##### EXERCISE MATERIALS #####
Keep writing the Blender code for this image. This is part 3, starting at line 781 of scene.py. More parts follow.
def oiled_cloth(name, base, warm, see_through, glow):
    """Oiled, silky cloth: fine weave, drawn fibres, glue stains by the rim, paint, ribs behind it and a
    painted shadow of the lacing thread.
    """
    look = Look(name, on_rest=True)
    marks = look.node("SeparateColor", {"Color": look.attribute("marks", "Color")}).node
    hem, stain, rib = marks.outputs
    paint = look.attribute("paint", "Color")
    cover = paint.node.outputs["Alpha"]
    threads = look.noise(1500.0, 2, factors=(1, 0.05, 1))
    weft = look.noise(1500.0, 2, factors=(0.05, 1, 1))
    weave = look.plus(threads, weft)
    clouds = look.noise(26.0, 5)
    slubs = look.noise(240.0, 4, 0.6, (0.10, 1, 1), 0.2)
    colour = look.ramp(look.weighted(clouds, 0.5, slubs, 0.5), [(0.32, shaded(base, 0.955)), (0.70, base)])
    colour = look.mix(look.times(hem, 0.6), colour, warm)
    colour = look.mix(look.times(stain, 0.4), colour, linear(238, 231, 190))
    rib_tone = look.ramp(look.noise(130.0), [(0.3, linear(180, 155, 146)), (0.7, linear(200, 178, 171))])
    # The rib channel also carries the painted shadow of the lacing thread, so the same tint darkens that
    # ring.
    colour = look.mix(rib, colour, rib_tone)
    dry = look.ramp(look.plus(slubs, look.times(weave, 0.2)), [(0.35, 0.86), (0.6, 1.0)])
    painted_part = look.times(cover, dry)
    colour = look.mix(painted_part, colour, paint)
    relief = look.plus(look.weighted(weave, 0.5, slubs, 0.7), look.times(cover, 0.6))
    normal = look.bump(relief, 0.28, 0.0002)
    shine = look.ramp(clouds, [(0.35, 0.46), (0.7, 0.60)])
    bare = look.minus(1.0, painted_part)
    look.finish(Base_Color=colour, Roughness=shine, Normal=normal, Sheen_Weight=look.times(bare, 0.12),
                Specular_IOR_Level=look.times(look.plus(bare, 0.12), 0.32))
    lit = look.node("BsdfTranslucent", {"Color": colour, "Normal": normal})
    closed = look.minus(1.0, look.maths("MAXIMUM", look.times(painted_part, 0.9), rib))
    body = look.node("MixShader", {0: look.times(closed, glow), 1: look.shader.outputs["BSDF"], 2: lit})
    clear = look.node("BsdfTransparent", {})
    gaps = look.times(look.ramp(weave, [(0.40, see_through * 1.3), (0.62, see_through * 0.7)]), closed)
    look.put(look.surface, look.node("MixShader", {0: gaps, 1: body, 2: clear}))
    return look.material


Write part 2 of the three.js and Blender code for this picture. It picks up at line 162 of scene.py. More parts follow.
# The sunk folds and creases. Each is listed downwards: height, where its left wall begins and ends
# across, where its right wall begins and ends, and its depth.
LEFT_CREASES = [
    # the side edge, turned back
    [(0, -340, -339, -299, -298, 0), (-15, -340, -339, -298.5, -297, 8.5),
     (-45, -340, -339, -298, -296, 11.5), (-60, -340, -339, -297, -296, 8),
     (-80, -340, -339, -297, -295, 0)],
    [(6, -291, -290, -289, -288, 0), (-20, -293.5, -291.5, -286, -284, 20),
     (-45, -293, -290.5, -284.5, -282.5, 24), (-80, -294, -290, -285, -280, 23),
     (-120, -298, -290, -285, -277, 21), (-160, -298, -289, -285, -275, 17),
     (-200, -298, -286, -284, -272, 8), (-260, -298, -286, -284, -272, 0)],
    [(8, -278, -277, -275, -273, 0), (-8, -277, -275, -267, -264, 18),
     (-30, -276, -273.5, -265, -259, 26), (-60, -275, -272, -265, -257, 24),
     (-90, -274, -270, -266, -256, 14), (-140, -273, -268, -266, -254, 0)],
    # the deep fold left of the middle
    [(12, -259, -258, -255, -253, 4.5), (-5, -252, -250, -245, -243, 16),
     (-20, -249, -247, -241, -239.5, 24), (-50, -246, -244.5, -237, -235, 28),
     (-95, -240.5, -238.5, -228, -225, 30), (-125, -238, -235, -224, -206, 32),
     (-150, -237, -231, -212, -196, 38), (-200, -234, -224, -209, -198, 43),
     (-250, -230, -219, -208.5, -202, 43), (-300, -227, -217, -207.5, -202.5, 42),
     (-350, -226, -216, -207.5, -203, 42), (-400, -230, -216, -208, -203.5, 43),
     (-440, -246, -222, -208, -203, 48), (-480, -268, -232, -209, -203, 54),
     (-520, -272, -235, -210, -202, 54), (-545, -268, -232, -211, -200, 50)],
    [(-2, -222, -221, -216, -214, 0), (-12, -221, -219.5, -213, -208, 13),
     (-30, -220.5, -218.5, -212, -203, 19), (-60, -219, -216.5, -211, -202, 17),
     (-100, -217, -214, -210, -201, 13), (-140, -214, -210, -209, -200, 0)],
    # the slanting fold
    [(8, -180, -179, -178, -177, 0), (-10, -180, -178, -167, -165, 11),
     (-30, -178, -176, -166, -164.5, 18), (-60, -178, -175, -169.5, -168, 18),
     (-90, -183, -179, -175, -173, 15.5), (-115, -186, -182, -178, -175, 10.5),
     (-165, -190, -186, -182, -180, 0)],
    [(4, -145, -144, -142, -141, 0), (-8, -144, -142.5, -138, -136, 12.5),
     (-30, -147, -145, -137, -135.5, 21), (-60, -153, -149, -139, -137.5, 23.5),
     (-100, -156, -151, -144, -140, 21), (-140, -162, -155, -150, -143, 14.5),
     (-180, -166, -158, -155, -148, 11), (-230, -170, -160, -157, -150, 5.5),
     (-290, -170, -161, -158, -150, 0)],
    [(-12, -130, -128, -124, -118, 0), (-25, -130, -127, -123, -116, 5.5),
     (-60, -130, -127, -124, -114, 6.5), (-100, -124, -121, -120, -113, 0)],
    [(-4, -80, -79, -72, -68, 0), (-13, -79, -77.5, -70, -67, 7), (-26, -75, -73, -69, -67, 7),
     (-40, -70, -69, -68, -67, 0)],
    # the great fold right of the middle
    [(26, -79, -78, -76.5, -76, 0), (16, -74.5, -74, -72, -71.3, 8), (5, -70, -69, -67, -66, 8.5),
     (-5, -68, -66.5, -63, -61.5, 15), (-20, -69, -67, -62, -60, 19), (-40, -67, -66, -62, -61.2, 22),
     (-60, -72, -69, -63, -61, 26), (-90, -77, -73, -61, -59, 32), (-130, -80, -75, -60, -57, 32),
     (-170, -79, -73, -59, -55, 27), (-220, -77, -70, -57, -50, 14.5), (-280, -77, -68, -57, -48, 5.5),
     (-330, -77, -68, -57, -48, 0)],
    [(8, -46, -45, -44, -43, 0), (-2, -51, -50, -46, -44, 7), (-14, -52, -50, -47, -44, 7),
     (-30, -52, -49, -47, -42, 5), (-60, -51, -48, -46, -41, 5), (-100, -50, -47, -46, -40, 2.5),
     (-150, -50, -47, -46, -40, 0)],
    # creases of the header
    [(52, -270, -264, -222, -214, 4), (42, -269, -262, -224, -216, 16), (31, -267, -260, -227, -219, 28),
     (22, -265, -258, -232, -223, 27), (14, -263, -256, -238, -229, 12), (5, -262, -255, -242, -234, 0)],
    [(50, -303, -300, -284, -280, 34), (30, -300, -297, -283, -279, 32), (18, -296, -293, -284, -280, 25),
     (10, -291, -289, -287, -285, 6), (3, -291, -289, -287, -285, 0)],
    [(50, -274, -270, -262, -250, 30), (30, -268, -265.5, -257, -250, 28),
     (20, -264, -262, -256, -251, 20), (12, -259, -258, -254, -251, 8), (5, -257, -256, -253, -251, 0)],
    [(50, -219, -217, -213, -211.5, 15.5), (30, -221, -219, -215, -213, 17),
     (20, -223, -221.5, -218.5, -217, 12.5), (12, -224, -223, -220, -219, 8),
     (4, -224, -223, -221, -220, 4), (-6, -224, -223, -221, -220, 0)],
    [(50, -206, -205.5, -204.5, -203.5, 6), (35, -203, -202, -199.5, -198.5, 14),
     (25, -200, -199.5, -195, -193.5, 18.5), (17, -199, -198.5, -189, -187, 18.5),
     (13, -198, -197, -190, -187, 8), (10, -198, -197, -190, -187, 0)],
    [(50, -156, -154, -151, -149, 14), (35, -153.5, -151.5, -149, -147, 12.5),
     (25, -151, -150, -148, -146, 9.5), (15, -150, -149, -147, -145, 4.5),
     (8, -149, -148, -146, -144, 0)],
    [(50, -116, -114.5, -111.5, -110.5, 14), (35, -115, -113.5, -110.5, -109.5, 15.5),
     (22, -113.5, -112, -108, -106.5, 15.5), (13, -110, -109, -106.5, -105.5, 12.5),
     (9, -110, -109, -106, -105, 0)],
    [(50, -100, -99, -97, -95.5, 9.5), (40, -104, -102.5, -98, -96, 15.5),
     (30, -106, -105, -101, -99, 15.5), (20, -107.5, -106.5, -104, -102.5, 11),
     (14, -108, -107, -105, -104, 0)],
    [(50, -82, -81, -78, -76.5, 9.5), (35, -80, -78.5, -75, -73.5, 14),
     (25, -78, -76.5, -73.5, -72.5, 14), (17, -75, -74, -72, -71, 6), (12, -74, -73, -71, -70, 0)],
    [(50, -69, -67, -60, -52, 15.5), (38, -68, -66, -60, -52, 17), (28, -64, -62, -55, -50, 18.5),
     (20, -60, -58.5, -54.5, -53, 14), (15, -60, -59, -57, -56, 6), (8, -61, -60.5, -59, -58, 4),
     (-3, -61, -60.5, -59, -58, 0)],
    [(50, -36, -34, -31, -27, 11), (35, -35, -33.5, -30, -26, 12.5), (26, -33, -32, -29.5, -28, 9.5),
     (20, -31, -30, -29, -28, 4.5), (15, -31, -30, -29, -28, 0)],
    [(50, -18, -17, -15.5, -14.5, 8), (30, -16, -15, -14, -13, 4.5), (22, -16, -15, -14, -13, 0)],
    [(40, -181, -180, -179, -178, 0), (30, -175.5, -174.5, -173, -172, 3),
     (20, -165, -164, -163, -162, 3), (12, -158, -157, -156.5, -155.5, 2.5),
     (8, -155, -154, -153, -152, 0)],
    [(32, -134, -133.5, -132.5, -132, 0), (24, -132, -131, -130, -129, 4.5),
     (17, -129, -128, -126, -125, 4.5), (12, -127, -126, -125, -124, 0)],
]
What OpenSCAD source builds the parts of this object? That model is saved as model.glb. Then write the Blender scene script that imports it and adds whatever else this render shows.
#####
• THE PROBLEM
From the listing above, return each line with the word "Blender".

• THE COMPLETED TASK
Keep writing the Blender code for this image. This is part 3, starting at line 781 of scene.py. More parts follow.
Write part 2 of the three.js and Blender code for this picture. It picks up at line 162 of scene.py. More parts follow.
What OpenSCAD source builds the parts of this object? That model is saved as model.glb. Then write the Blender scene script that imports it and adds whatever else this render shows.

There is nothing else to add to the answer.